## Aim
Output the material beneath exactly, leaving nothing out.

## Provided data

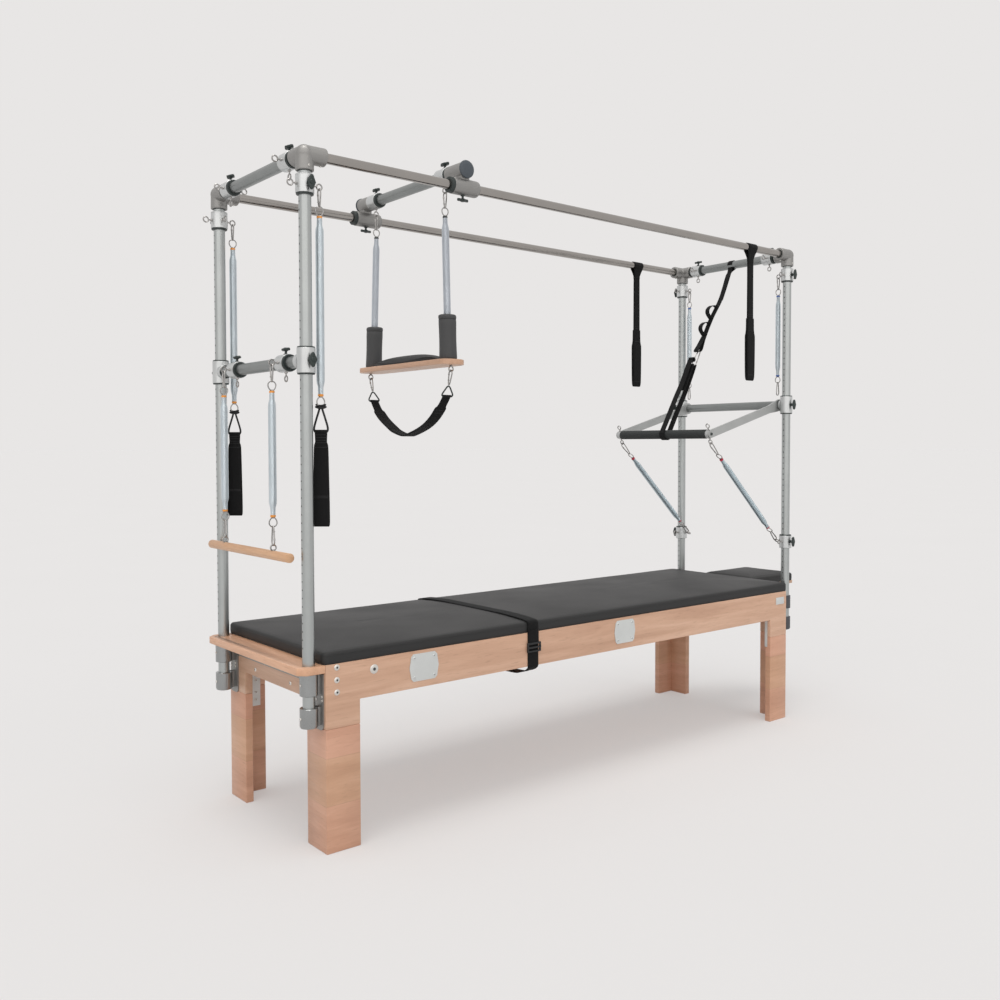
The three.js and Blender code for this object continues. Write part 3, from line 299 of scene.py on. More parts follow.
def cast_form(obj):
    """Melts the crossing forms of a casting into one skin with small fillets."""
    materials = list(obj.data.materials)
    remesh = obj.modifiers.new("melt", "REMESH")
    remesh.mode = "VOXEL"
    remesh.voxel_size = 1.5 / 1000
    relax = obj.modifiers.new("relax", "SMOOTH")
    relax.iterations = 7
    relax.factor = 0.5
    applied(obj)
    obj.data.materials.clear()
    for material in materials:
        obj.data.materials.append(material)
    obj.data.shade_smooth()


# Materials
class Nodes:
    """A material and short calls to build its node tree."""

    def __init__(self, name):
        self.material = bpy.data.materials.new(name)
        self.material.use_nodes = True
        self.tree = self.material.node_tree
        self.tree.nodes.clear()
        self.out = self.node("ShaderNodeOutputMaterial")
        self.shader = self.node("ShaderNodeBsdfPrincipled")
        self.link(self.shader.outputs[0], self.out.inputs[0])
        self.coords = self.node("ShaderNodeTexCoord").outputs["Object"]

    def node(self, kind, **values):
        node = self.tree.nodes.new(kind)
        for key, value in values.items():
            setattr(node, key, value)
        return node

    def link(self, a, b):
        self.tree.links.new(a, b)

    def feed(self, socket, value):
        if hasattr(value, "is_output"):
            self.link(value, socket)
        else:
            socket.default_value = value

    def put(self, node, **sockets):
        for key, value in sockets.items():
            self.feed(node.inputs[key.replace("_", " ")], value)

    def scaled(self, x, y, z):
        mapping = self.node("ShaderNodeMapping")
        self.put(mapping, Vector=self.coords, Scale=(x, y, z))
        return mapping.outputs[0]

    def noise(self, vector, scale, detail=3.0, rough=0.5, distortion=0.0):
        node = self.node("ShaderNodeTexNoise")
        self.put(node, Vector=vector, Scale=scale, Detail=detail, Roughness=rough, Distortion=distortion)
        return node.outputs["Fac"]

    def ramp(self, value, stops):
        node = self.node("ShaderNodeValToRGB")
        elements = node.color_ramp.elements
        while len(elements) < len(stops):
            elements.new(0.5)
        for element, (place, colour) in zip(elements, stops):
            element.position = place
            element.color = (*colour, 1)
        self.link(value, node.inputs[0])
        return node.outputs[0]

    def range(self, value, low, high, to_low, to_high):
        node = self.node("ShaderNodeMapRange")
        self.link(value, node.inputs[0])
        for i, number in enumerate((low, high, to_low, to_high)):
            node.inputs[i + 1].default_value = number
        return node.outputs[0]

    def math(self, operation, a, b=0.5):
        node = self.node("ShaderNodeMath", operation=operation)
        for socket, value in zip(node.inputs, (a, b)):
            self.feed(socket, value)
        return node.outputs[0]

    def mix(self, factor, a, b):
        node = self.node("ShaderNodeMix", data_type="RGBA")
        for index, value in ((0, factor), (6, a), (7, b)):
            self.feed(node.inputs[index], (*value, 1) if isinstance(value, tuple) else value)
        return node.outputs[2]

    def bump(self, height, strength, distance):
        node = self.node("ShaderNodeBump")
        self.put(node, Strength=strength, Distance=distance, Height=height)
        self.link(node.outputs[0], self.shader.inputs["Normal"])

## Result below
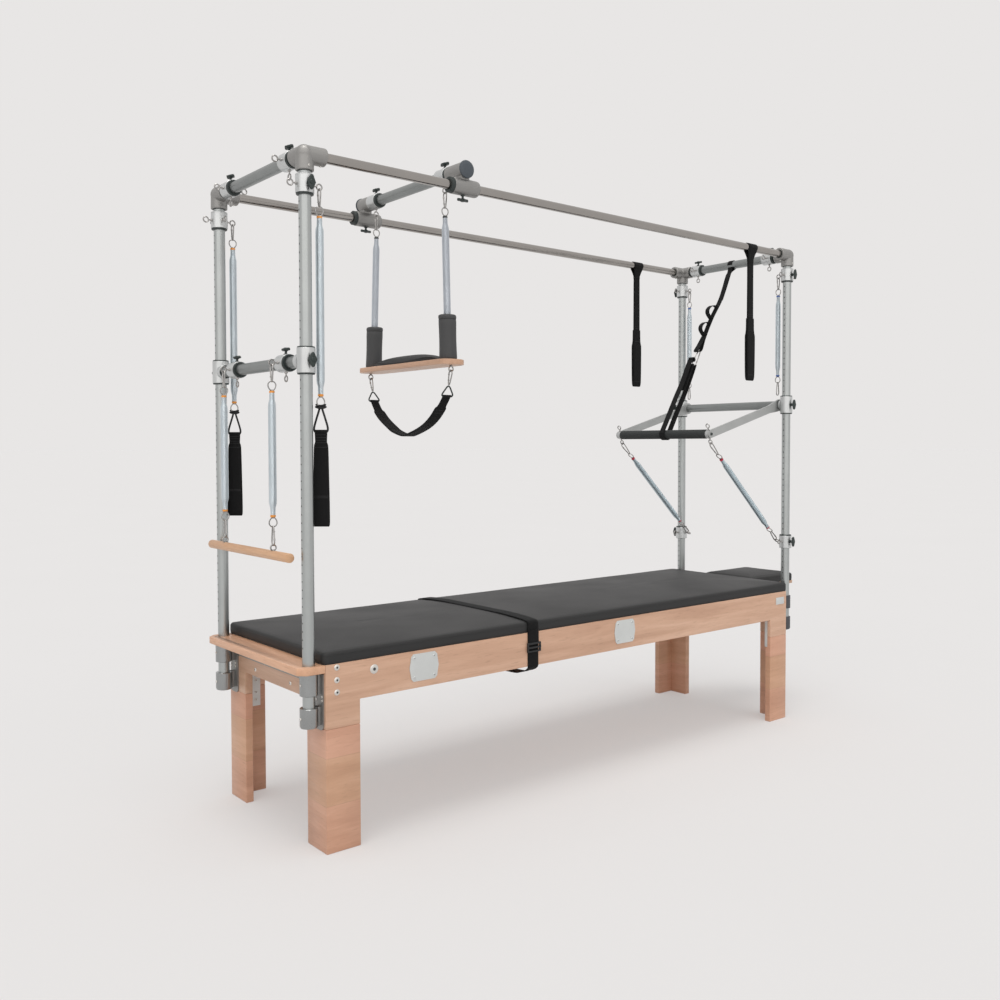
The three.js and Blender code for this object continues. Write part 3, from line 299 of scene.py on. More parts follow.
def cast_form(obj):
    """Melts the crossing forms of a casting into one skin with small fillets."""
    materials = list(obj.data.materials)
    remesh = obj.modifiers.new("melt", "REMESH")
    remesh.mode = "VOXEL"
    remesh.voxel_size = 1.5 / 1000
    relax = obj.modifiers.new("relax", "SMOOTH")
    relax.iterations = 7
    relax.factor = 0.5
    applied(obj)
    obj.data.materials.clear()
    for material in materials:
        obj.data.materials.append(material)
    obj.data.shade_smooth()


# Materials
class Nodes:
    """A material and short calls to build its node tree."""

    def __init__(self, name):
        self.material = bpy.data.materials.new(name)
        self.material.use_nodes = True
        self.tree = self.material.node_tree
        self.tree.nodes.clear()
        self.out = self.node("ShaderNodeOutputMaterial")
        self.shader = self.node("ShaderNodeBsdfPrincipled")
        self.link(self.shader.outputs[0], self.out.inputs[0])
        self.coords = self.node("ShaderNodeTexCoord").outputs["Object"]

    def node(self, kind, **values):
        node = self.tree.nodes.new(kind)
        for key, value in values.items():
            setattr(node, key, value)
        return node

    def link(self, a, b):
        self.tree.links.new(a, b)

    def feed(self, socket, value):
        if hasattr(value, "is_output"):
            self.link(value, socket)
        else:
            socket.default_value = value

    def put(self, node, **sockets):
        for key, value in sockets.items():
            self.feed(node.inputs[key.replace("_", " ")], value)

    def scaled(self, x, y, z):
        mapping = self.node("ShaderNodeMapping")
        self.put(mapping, Vector=self.coords, Scale=(x, y, z))
        return mapping.outputs[0]

    def noise(self, vector, scale, detail=3.0, rough=0.5, distortion=0.0):
        node = self.node("ShaderNodeTexNoise")
        self.put(node, Vector=vector, Scale=scale, Detail=detail, Roughness=rough, Distortion=distortion)
        return node.outputs["Fac"]

    def ramp(self, value, stops):
        node = self.node("ShaderNodeValToRGB")
        elements = node.color_ramp.elements
        while len(elements) < len(stops):
            elements.new(0.5)
        for element, (place, colour) in zip(elements, stops):
            element.position = place
            element.color = (*colour, 1)
        self.link(value, node.inputs[0])
        return node.outputs[0]

    def range(self, value, low, high, to_low, to_high):
        node = self.node("ShaderNodeMapRange")
        self.link(value, node.inputs[0])
        for i, number in enumerate((low, high, to_low, to_high)):
            node.inputs[i + 1].default_value = number
        return node.outputs[0]

    def math(self, operation, a, b=0.5):
        node = self.node("ShaderNodeMath", operation=operation)
        for socket, value in zip(node.inputs, (a, b)):
            self.feed(socket, value)
        return node.outputs[0]

    def mix(self, factor, a, b):
        node = self.node("ShaderNodeMix", data_type="RGBA")
        for index, value in ((0, factor), (6, a), (7, b)):
            self.feed(node.inputs[index], (*value, 1) if isinstance(value, tuple) else value)
        return node.outputs[2]

    def bump(self, height, strength, distance):
        node = self.node("ShaderNodeBump")
        self.put(node, Strength=strength, Distance=distance, Height=height)
        self.link(node.outputs[0], self.shader.inputs["Normal"])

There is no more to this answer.